謎のイケメンニートが「オレに任せろ」とか言ってくるんですが、大丈夫でしょうか?
その後、あたしは病院の夜間救急で診察を受けた。
首を絞められた時の痕や多少の擦過傷は認められたものの、他には特に異常なしとのことで、とりあえずホッ。
警察に提出する診断書を出してもらい、あたしたちは病院を後にした。
言葉少なに再び車に乗り込み――これまでのことを思い返しつつぼんやりしていたせいだろうか、あれ、と違和感を覚えたのは車が再び停まった後だった。
もう終電過ぎの時間だったし駅でタクシーに乗り換えるから、ってちゃんと伝えていたのに、着いた場所が出発した場所と同じだったのだ。
つまり、キョウのマンション横の駐車場。
付近にパトカーは見えないし、もう警察だって引き上げたんだろうに。
どうしてまたここに?
「あ、の……キョウ?」
「まだ話したいことがある。もう少し付き合ってくれ」
「話したい、こと?」
ギクリと反応したあたしに気づいたのかどうか、彼はさっさと自分のシートベルトを外し、ドアから出て行ってしまう。
あー……さっそくきたか。
もう少し、心の準備が欲しかったんだけど。
「ほら、降りて」
あたし側のドアが開き、外から促す声がする。
「相変わらず強引なんだから」
冗談めかしてぼやいてシートベルトを外すそばから、別れの予感に胸が軋み出してしまう。

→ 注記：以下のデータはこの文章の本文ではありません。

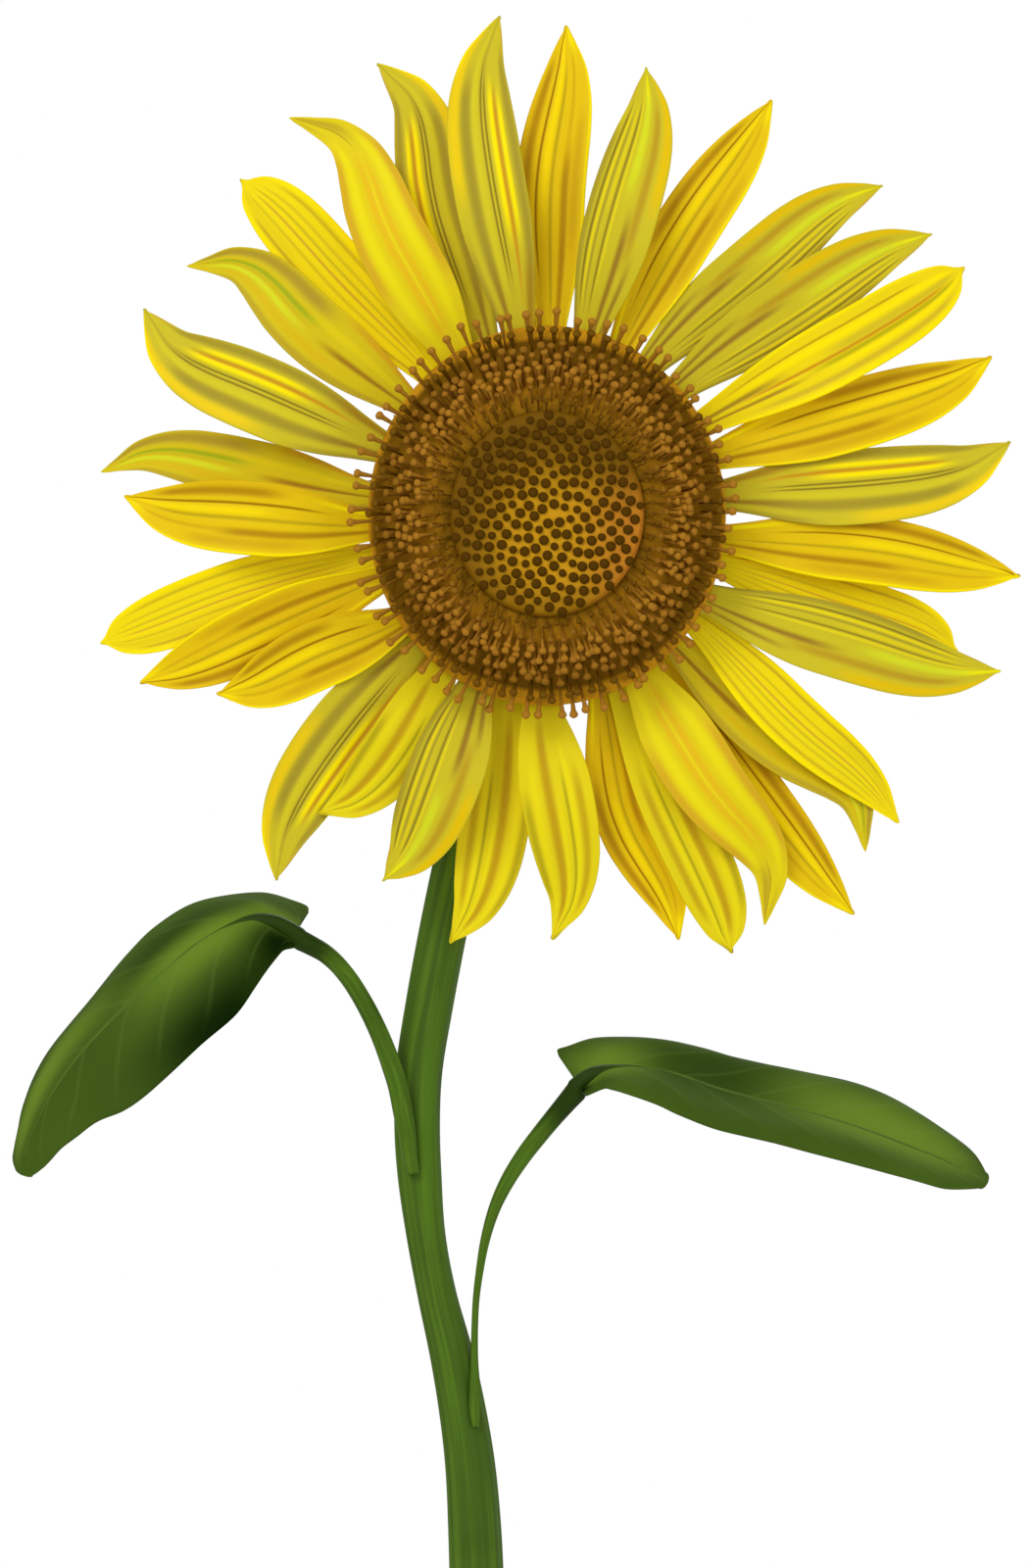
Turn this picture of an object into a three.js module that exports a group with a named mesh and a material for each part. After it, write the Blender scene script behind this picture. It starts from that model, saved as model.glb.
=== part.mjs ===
// A dwarf sunflower plant: one leaning stem cut flat at ground level, two stalked leaves and a flower head.
// Millimetres, +Z up. The origin is the middle of the flat cut, and the flower looks along -Y.
import * as THREE from "three";
import { mergeVertices } from "three/addons/utils/BufferGeometryUtils.js";

// ---- Driving dimensions ----
const gap = 0.3; // kept between pieces that meet
const headCentre = new THREE.Vector3(19.7, -34, 411.5); // middle of the disc, in the plane of its rim
const discHalfWidth = 49;
const discHalfHeight = 52;
const discRimRadius = 50.5; // the lathed disc before it is drawn out to its two half sizes
const discCoreRadius = 42.5;
const discCoreDepth = 10;
const neckDepth = 34; // from the rim plane back to the end of the stem
const neckRadius = 8.6;
const latheSteps = 36;

const rayRootRadius = 44.5;
const rayThickness = 0.9;
const rayClaw = 0.3; // width of a ray's root as a share of its widest place
const rayCup = 1.1; // how far the two edges stand forward of the middle
const rayTipLength = 1.6;
const rayTipHalf = 0.7; // half the width that a ray keeps at its tip
const rayTipThinning = 0.5; // share of its thickness that a ray loses towards its tip
const rayHollow = 1.25; // over 1, a ray widens slowly just past its root
const cup = { opens: 1.4, closes: 4 }; // higher: a ray has its full cup sooner, and loses it later
const fallVariation = 0.8; // in the front and back layers, which have room for it
const goldenTurn = 2.4; // radians, so that no two neighbours fall alike
const rayFallLength = 85; // how far out a ray has come when its tip has fallen by the whole amount
const rayRings = 10;
const ringCrowding = 1.35; // over 1, the rings of a ray lie closer together towards its tip
const bladeSides = 6;
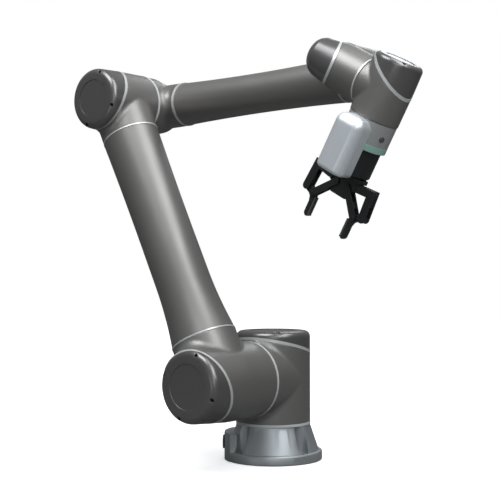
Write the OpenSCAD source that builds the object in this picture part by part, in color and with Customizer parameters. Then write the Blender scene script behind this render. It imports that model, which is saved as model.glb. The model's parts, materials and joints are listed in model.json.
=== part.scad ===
// Six-axis collaborative robot arm with an eye-in-hand camera and a two-finger parallel gripper.
// Millimetres. Origin: centre of the foot's mounting face. +Z up, +X the way the arm reaches,
// -Y the side that carries the upper arm.

/* [Reach] */
// Height of the shoulder pitch axis over the mounting face
shoulder_height = 165.2; // [160:0.1:175]
// Distance from shoulder pitch axis to elbow axis
upper_arm_length = 636.1; // [560:0.1:700]
// Distance from elbow axis to first wrist axis
forearm_length = 557.9; // [500:0.1:620]
// Sideways offset of the second wrist axis from the base axis
wrist_offset = 156.3; // [154:0.1:160]
// Distance from first wrist axis to third wrist axis
wrist_link = 106; // [104:0.5:112]
// Distance from second wrist axis to the tool flange face
flange_reach = 113; // [112:0.5:120]

/* [Pose] */
// Tilt of the upper arm from vertical, forwards positive
upper_arm_tilt = -26.2; // [-40:0.1:0]
// Tilt of the forearm from vertical, forwards positive
forearm_tilt = 88.6; // [80:0.1:95]
// Tilt of the wrist link from vertical, forwards positive
wrist_tilt = 119.5; // [110:0.1:125]

/* [Housings] */
// Outer radius of the base and shoulder joints
big_r = 75.5; // [74:0.5:78]
// Outer radius of the elbow joint
mid_r = 64; // [63:0.5:66]
// Outer radius of the three wrist joints
small_r = 46; // [45.5:0.1:46.5]
// Sideways offset of the upper arm's centre line
upper_arm_offset = 169.6; // [168:0.1:172]
// Sideways offset of the forearm's centre line
forearm_offset = 50.6; // [48:0.1:52]
// Wall of the cast housings
wall = 6; // [4:0.5:8]
// Width of the pale band under each cap
band = 6; // [3:0.5:8]

/* [Foot] */
// Radius of the foot's rim
foot_r = 99.5; // [98:0.5:105]
// Radius of the bolt circle
bolt_circle_r = 82.5; // [81:0.5:84]
// Radius of each bolt hole
bolt_hole_r = 5.5; // [4.5:0.5:6]
// Angle of the first bolt about +Z
bolt_angle = -10; // [-15:1:0]

/* [Gripper] */
// Closing turn of the fingers that the drawing shows, 0 is fully open
finger_turn = 0; // [0:1:41]

/* [Hidden] */
$fn = 96;
gap = 0.5;            // running gap between bodies
seal_w = 5;           // width of the seal ring at each joint
pin_r = 3;            // finger link pins
pin_play = 0.05;      // radial play of a finger link on its pin
far_pin_play = 0.3;   // radial play at the pin that closes each finger's four-bar loop
big = 400;

foot_top = 71;
rim_h = 19;

X = [1, 0, 0];
Y = [0, 1, 0];
Z = [0, 0, 1];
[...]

だって、話したい事ってきっと、あたしたちのこれからについてだと思うから。
結婚も決まったことだし、もう会わない?
それとも……このまま関係を続けたい?
もし後者だったら。
愛人枠であたしを囲いたいと言われたら。
きっぱり断らなくちゃ。お金は少しずつ返すからって。
これ以上はもう、あたしの心が持たないもの。
そもそも、こんなに好きになってしまう前に離れなきゃいけなかったんだし……
いずれにせよ、この関係は今夜終わるんだ。
シンと冷たくなっていく指先を握り込み、あたしはのろのろと車を降りたのだった。